Selon Bruce Ridel, vétéran de la CIA, « c’est la fin d’une époque, sans aucun doute. L’époque où les pays du Golfe avaient tout cet argent, est terminée ». L’an dernier, Riyad a dépensé 62 milliards de $ en armement, soit 8% du PIB – notamment pour faire face aux dépenses et aux pertes croissantes au Yémen, où les saoudiens sont enlisés sans espoir de s’en sortir.

Le contrat social saoudien en train d’être brisé ?

Jusque là, l’Arabie Saoudite avait une sorte de « contrat social » : à la famille royale pléthorique les richesses du pétrole, mais l’État donne des aides à ses ressortissants, dont une part non négligeable ne travaille pas et manque parfois de ressources même pour payer la dot de ses filles ou louer un appartement pour les jeunes mariés.

Par ailleurs depuis plusieurs année, le chômage augmente parmi les jeunes et la précarité augmente, notamment à l’est du pays. Parallèlement à la pauvreté, la consommation de drogue augmente aussi – un lot record de 19 millions de comprimés d’amphétamines en provenance de Syrie a été saisi le 15 mai dernier, ce qui témoigne de problèmes sociaux profonds – et ce bien que le gramme coûte plus de 3000 € dans le pays en 2017, du fait d’une législation très dure envers les drogues (peine de mort pour les dealers, 121 peines capitales exécutées de 2015 à 2017).

Cependant dès le 1er juillet ce contrat social va se fissurer : la TVA, mise en place en 2018 de 5%, va tripler. Dès le 1er juin, les aides de 267 $ données depuis 2018 aux fonctionnaires et qui coûtent 13 milliards de $ par an devraient être supprimées ; les aides sociales pour les carburants, l’électricité et le gaz naturel sont aussi en question – elles pesaient en 2018 5% du PIB pour un coût de 44.7 milliards de $.

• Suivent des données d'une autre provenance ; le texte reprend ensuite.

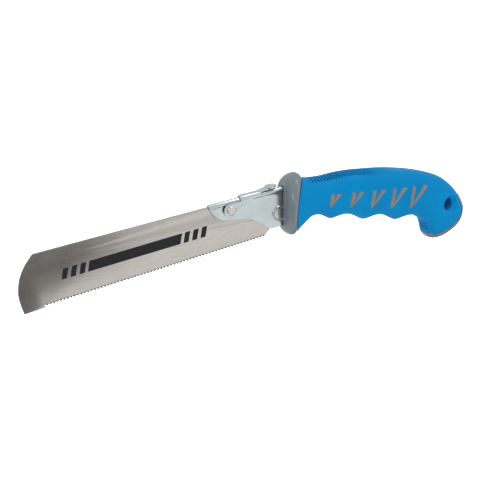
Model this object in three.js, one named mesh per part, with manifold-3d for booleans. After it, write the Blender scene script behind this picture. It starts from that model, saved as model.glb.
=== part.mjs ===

Par ailleurs, le pouvoir a autorisé le secteur privé à réduire les salaires jusqu’à 40% pendant six mois. L’Arabie Saoudite a aussi annoncé qu’elle allait recourir à l’emprunt. Selon Bloomberg, Saudi Aramco devrait aussi acquérir 70% de la compagnie de pétrochimie Saudi Basic Industries Corporation (SABIC) moins cher que les 69.1 milliards de $ prévus.